------ Data records

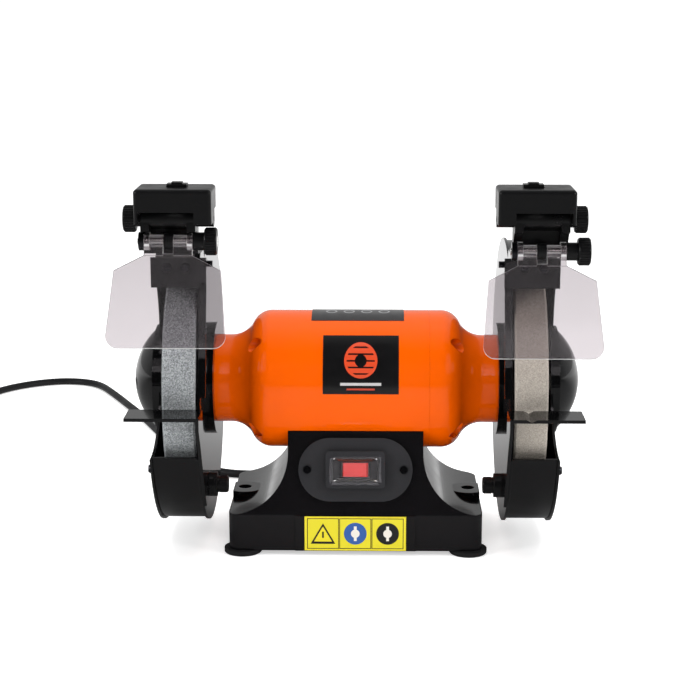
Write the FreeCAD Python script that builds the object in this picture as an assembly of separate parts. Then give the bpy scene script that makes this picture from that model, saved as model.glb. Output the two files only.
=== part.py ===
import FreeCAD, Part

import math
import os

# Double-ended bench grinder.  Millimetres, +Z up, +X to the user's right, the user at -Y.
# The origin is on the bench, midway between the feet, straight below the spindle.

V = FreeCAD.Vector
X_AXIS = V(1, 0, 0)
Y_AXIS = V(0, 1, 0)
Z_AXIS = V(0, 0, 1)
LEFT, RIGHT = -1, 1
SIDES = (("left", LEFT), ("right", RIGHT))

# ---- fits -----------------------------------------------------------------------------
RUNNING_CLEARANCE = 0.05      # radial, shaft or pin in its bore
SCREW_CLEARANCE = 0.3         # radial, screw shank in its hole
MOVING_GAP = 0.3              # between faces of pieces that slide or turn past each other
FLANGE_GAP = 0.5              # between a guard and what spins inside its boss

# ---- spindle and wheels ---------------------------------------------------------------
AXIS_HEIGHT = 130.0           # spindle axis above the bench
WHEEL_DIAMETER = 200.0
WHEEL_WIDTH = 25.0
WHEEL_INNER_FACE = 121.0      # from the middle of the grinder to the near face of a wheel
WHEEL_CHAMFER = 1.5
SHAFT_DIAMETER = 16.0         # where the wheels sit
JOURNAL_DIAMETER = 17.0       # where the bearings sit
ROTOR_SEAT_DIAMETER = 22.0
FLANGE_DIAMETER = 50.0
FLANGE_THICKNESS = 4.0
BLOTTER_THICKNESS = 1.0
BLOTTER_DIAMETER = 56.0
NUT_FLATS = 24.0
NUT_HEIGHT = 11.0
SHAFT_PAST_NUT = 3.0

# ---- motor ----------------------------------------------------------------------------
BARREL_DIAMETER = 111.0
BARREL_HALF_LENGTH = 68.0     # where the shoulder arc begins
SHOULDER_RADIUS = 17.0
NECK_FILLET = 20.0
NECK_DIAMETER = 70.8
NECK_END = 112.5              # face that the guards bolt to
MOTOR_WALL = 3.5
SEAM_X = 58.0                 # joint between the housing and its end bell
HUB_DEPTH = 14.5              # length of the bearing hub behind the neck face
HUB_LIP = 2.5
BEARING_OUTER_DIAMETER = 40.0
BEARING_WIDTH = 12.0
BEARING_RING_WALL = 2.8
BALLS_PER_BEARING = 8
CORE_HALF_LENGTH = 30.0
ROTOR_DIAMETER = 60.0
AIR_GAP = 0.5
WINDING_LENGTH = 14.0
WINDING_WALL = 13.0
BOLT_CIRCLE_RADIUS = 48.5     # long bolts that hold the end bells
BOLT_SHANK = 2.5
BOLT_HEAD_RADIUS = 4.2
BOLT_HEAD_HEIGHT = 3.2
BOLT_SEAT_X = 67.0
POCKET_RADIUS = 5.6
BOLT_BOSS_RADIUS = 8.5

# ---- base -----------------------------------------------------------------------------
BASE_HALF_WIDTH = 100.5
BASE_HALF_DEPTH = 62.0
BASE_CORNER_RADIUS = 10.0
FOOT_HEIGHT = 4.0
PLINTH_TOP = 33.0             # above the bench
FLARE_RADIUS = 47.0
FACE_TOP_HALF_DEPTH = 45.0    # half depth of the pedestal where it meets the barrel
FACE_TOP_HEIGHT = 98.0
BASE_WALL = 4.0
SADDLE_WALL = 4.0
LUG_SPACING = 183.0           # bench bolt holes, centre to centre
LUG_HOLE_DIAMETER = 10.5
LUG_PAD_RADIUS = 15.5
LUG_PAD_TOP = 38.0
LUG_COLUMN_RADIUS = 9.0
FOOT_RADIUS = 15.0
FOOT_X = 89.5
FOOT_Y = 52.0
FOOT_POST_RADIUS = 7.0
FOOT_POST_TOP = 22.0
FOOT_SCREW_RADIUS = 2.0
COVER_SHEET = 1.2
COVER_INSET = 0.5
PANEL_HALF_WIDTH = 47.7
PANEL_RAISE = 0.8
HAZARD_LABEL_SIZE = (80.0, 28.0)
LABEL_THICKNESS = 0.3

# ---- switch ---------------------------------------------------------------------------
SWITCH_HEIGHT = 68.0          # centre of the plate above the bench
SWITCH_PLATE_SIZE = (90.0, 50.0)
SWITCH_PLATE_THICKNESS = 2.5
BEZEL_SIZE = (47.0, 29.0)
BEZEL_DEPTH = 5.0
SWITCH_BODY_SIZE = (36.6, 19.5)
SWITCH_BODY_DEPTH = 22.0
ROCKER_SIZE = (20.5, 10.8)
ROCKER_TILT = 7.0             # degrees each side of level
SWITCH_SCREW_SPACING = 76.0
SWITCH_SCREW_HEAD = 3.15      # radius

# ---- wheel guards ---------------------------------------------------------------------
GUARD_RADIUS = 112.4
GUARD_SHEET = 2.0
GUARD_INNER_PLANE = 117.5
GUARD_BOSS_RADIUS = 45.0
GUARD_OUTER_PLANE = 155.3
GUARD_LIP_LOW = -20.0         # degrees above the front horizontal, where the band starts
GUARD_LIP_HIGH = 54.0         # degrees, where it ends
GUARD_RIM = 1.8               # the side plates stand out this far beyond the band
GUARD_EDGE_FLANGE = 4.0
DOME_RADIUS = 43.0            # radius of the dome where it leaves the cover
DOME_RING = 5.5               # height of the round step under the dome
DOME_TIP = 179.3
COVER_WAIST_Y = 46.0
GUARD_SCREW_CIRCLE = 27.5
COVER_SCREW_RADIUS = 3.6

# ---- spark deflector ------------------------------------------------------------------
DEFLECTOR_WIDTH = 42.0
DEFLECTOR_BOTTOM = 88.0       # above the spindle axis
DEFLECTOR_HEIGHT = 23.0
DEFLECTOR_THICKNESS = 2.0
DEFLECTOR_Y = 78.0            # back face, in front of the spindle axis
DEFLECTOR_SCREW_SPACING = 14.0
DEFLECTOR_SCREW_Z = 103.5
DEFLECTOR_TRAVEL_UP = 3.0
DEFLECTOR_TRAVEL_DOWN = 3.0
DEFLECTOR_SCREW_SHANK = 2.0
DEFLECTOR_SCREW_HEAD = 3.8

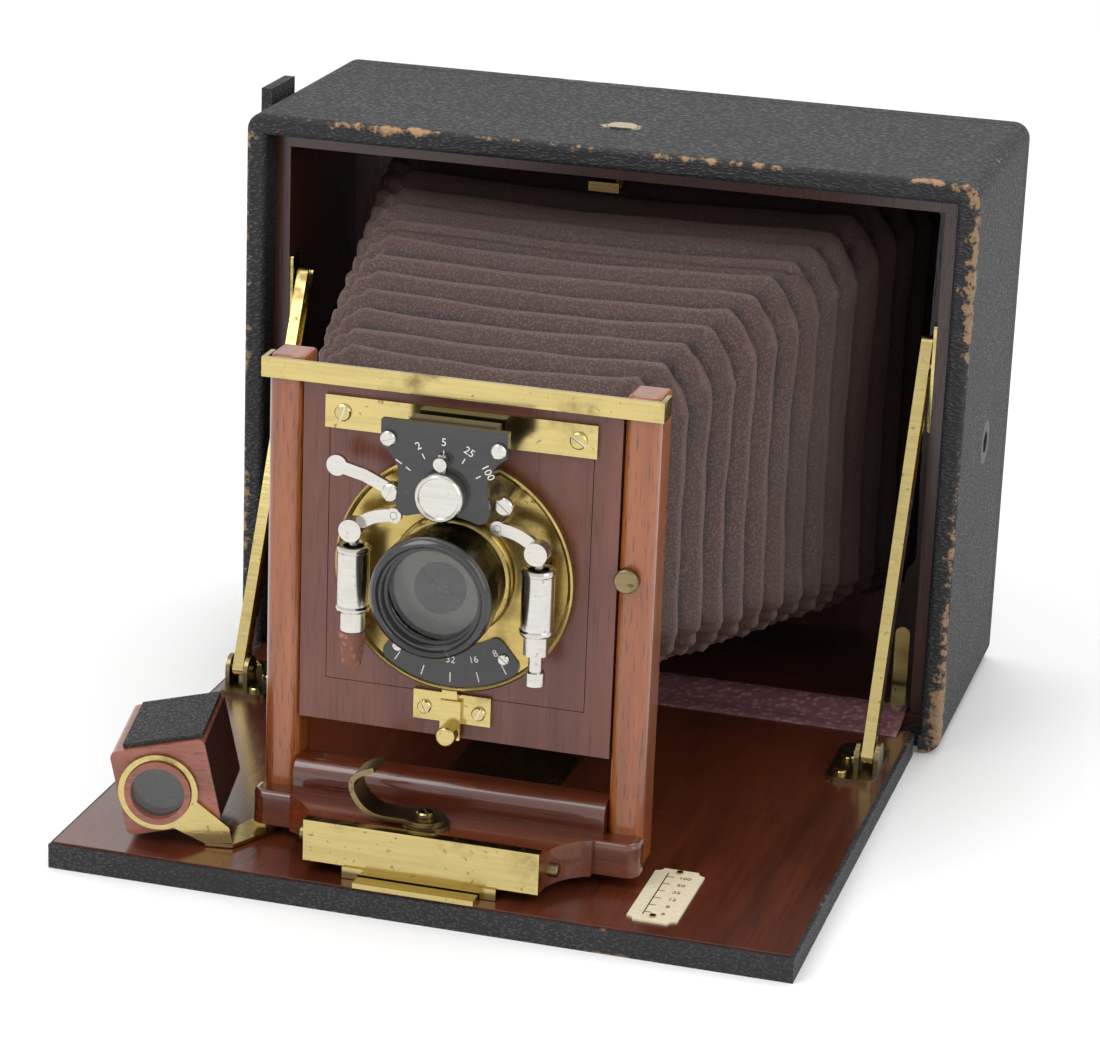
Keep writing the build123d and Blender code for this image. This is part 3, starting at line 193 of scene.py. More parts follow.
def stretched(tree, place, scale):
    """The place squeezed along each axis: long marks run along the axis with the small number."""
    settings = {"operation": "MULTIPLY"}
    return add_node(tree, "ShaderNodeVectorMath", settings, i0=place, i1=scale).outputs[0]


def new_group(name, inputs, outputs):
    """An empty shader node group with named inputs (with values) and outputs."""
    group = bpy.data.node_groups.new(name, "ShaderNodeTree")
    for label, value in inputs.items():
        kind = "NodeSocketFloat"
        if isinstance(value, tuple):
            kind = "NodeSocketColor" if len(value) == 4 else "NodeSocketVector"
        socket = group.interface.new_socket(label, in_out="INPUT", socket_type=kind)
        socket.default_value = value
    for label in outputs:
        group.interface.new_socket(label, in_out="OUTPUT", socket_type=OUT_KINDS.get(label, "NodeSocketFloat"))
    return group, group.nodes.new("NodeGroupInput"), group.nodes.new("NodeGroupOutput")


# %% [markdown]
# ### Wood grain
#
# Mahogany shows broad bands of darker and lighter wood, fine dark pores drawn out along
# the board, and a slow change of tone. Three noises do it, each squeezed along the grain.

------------

_Requirement_
Your task is to write out the lines from the one with "Keep writing the" through the end of the records, exactly and with nothing added.

_Complete output_
Keep writing the build123d and Blender code for this image. This is part 3, starting at line 193 of scene.py. More parts follow.
def stretched(tree, place, scale):
    """The place squeezed along each axis: long marks run along the axis with the small number."""
    settings = {"operation": "MULTIPLY"}
    return add_node(tree, "ShaderNodeVectorMath", settings, i0=place, i1=scale).outputs[0]


def new_group(name, inputs, outputs):
    """An empty shader node group with named inputs (with values) and outputs."""
    group = bpy.data.node_groups.new(name, "ShaderNodeTree")
    for label, value in inputs.items():
        kind = "NodeSocketFloat"
        if isinstance(value, tuple):
            kind = "NodeSocketColor" if len(value) == 4 else "NodeSocketVector"
        socket = group.interface.new_socket(label, in_out="INPUT", socket_type=kind)
        socket.default_value = value
    for label in outputs:
        group.interface.new_socket(label, in_out="OUTPUT", socket_type=OUT_KINDS.get(label, "NodeSocketFloat"))
    return group, group.nodes.new("NodeGroupInput"), group.nodes.new("NodeGroupOutput")


# %% [markdown]
# ### Wood grain
#
# Mahogany shows broad bands of darker and lighter wood, fine dark pores drawn out along
# the board, and a slow change of tone. Three noises do it, each squeezed along the grain.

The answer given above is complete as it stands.